Task statement:
Copy out all lines that carry the word "Blender".

Data entries:
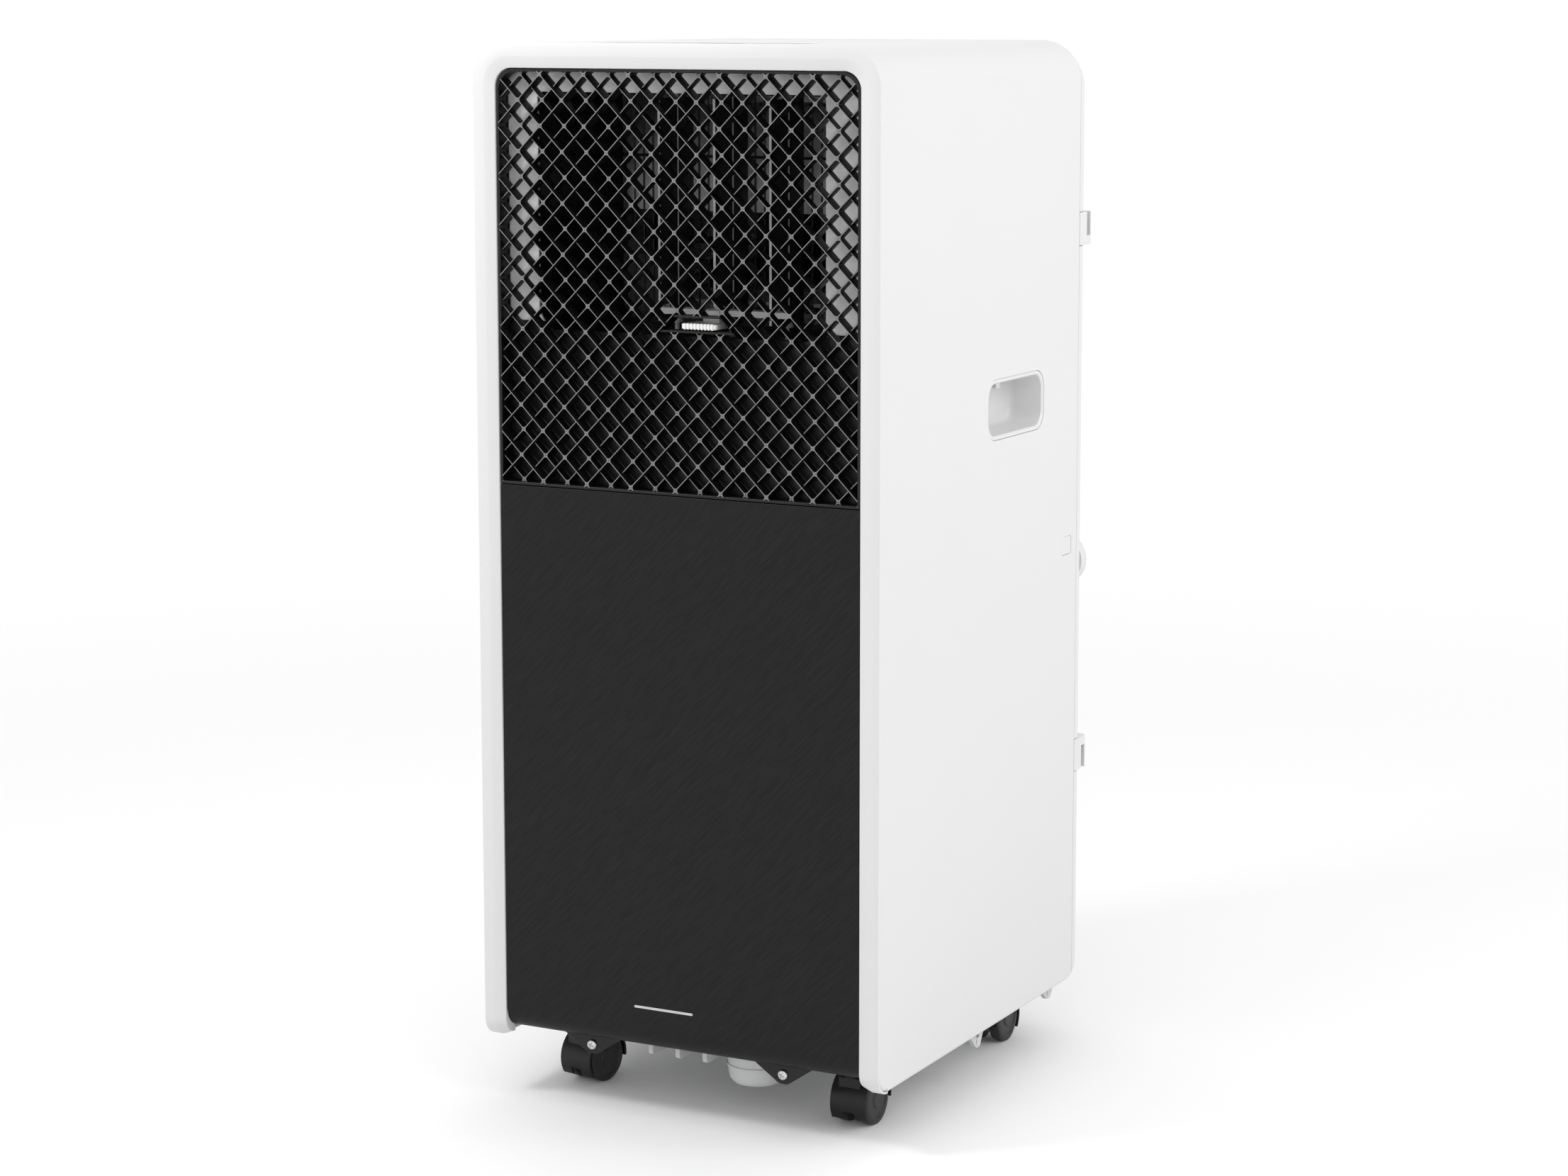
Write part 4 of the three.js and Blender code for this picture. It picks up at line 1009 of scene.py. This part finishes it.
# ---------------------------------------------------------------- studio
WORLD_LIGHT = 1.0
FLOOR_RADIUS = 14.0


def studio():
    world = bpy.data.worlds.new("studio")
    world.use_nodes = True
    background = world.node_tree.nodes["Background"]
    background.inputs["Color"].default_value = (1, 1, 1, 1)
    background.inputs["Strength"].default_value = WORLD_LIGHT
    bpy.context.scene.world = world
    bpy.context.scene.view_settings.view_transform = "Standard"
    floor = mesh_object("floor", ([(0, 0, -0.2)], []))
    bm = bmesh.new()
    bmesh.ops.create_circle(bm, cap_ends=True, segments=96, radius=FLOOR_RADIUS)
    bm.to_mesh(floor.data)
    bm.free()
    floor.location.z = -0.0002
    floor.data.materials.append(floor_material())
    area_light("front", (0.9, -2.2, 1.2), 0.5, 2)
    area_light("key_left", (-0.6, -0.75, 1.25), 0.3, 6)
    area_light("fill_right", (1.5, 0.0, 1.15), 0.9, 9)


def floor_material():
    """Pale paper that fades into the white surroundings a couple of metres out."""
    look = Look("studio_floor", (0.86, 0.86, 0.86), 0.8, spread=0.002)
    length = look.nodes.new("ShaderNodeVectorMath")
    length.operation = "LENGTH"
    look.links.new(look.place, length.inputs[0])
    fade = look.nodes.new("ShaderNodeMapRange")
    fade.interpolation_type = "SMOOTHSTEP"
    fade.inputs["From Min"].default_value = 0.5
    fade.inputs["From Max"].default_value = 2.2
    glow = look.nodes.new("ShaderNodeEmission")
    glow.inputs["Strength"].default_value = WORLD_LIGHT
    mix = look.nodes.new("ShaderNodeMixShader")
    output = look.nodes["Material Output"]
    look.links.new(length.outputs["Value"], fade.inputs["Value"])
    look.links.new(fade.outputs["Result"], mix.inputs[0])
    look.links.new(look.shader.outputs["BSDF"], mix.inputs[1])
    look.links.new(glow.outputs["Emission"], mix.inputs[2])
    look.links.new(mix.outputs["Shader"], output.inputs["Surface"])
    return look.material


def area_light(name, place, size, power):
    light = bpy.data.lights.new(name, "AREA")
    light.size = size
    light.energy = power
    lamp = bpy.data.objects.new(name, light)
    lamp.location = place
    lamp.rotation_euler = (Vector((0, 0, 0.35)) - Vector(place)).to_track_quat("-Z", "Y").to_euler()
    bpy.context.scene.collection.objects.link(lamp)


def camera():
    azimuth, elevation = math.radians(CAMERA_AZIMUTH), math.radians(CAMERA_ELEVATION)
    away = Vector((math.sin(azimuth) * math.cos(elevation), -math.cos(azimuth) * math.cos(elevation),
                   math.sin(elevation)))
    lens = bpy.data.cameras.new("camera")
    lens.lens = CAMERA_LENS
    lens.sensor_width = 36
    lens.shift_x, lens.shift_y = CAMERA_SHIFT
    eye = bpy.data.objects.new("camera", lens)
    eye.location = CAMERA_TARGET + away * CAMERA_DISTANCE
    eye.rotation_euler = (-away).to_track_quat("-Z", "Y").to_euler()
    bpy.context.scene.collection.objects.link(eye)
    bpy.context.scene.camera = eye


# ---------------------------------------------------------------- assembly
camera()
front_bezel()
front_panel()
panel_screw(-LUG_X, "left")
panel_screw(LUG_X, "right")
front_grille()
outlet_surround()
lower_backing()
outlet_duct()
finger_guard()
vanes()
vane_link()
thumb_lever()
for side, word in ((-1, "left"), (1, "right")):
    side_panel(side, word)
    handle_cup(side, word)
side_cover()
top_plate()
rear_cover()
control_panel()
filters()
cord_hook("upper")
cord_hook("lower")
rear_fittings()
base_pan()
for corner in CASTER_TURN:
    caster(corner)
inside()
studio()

==

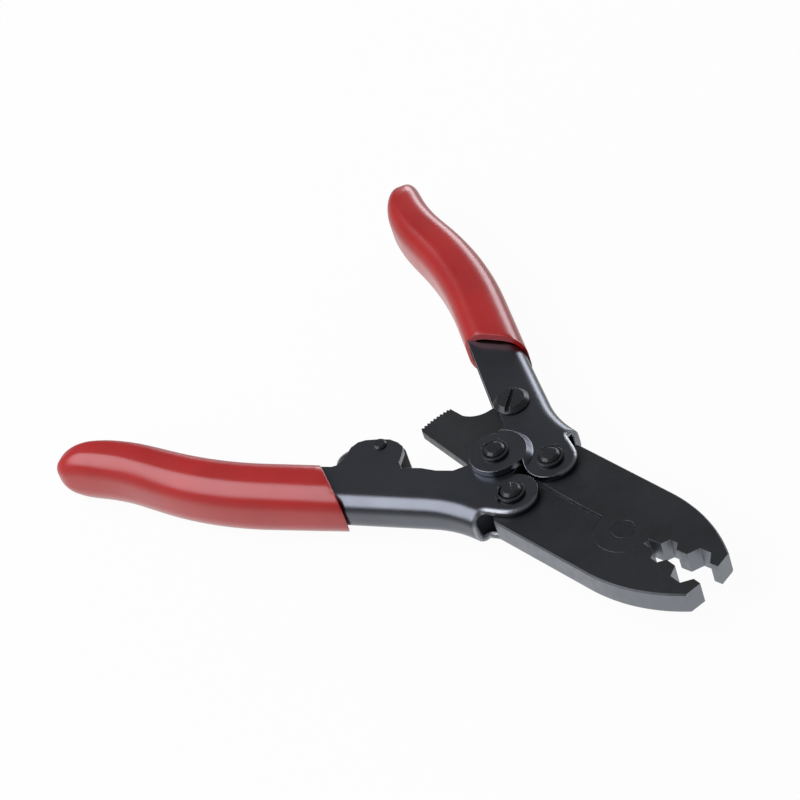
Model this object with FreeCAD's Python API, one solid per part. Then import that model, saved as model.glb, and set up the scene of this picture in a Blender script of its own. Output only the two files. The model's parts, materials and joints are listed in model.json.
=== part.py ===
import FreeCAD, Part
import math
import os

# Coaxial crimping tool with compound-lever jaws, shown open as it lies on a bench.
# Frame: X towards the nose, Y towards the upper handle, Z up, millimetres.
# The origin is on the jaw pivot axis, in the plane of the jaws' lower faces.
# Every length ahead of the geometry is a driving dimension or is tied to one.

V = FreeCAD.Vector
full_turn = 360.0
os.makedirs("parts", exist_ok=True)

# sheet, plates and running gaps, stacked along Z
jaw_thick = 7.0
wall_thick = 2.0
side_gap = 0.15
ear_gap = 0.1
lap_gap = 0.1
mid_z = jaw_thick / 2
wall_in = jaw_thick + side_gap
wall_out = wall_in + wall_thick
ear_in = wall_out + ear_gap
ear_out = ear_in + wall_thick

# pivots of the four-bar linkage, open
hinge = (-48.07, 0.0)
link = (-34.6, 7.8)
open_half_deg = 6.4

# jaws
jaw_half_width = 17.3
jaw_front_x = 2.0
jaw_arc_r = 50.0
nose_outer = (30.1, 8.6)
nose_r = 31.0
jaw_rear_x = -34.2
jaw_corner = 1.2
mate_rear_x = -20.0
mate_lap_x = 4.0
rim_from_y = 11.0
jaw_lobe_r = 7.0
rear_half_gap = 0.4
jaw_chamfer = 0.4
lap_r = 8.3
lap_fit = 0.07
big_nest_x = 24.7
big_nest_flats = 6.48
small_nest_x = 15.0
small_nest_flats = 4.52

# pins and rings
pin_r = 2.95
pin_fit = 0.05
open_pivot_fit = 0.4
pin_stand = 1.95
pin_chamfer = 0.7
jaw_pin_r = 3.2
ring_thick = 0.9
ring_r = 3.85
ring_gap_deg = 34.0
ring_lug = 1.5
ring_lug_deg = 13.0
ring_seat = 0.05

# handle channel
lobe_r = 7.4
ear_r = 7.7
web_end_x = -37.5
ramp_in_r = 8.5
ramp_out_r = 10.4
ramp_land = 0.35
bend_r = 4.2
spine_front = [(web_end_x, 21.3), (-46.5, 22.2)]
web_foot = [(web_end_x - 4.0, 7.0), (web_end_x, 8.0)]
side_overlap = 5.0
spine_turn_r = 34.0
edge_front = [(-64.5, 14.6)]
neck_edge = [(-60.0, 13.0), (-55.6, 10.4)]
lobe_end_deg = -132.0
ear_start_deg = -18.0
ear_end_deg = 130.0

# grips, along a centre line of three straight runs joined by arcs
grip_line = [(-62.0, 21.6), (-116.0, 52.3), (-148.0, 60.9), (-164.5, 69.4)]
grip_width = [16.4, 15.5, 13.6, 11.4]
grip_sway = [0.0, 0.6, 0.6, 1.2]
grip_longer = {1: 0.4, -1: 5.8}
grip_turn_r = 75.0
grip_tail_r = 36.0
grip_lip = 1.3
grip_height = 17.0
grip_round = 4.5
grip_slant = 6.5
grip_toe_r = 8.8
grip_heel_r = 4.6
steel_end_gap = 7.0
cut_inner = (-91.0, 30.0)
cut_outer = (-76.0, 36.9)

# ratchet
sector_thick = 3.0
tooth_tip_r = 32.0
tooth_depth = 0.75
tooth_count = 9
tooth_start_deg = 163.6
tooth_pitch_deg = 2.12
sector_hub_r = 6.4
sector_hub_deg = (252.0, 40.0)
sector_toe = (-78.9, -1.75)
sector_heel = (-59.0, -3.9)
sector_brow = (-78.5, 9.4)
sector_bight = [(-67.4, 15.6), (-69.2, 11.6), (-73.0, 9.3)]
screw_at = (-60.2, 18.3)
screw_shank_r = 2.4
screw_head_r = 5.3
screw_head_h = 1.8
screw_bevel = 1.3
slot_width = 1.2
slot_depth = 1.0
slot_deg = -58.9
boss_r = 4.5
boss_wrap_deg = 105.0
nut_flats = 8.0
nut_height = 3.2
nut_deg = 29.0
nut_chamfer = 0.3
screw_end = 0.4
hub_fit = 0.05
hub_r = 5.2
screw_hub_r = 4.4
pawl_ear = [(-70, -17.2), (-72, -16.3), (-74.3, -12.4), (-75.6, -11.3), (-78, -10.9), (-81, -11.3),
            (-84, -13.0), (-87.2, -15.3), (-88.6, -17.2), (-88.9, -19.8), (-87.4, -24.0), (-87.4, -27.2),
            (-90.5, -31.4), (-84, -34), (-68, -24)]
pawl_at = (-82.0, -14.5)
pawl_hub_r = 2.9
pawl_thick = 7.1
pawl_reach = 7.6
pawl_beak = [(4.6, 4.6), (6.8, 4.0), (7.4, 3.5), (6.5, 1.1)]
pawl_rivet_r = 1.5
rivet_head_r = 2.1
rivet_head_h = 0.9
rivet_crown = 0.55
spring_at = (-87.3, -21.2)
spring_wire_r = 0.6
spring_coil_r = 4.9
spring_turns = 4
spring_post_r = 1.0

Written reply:
Write part 4 of the three.js and Blender code for this picture. It picks up at line 1009 of scene.py. This part finishes it.
Model this object with FreeCAD's Python API, one solid per part. Then import that model, saved as model.glb, and set up the scene of this picture in a Blender script of its own. Output only the two files. The model's parts, materials and joints are listed in model.json.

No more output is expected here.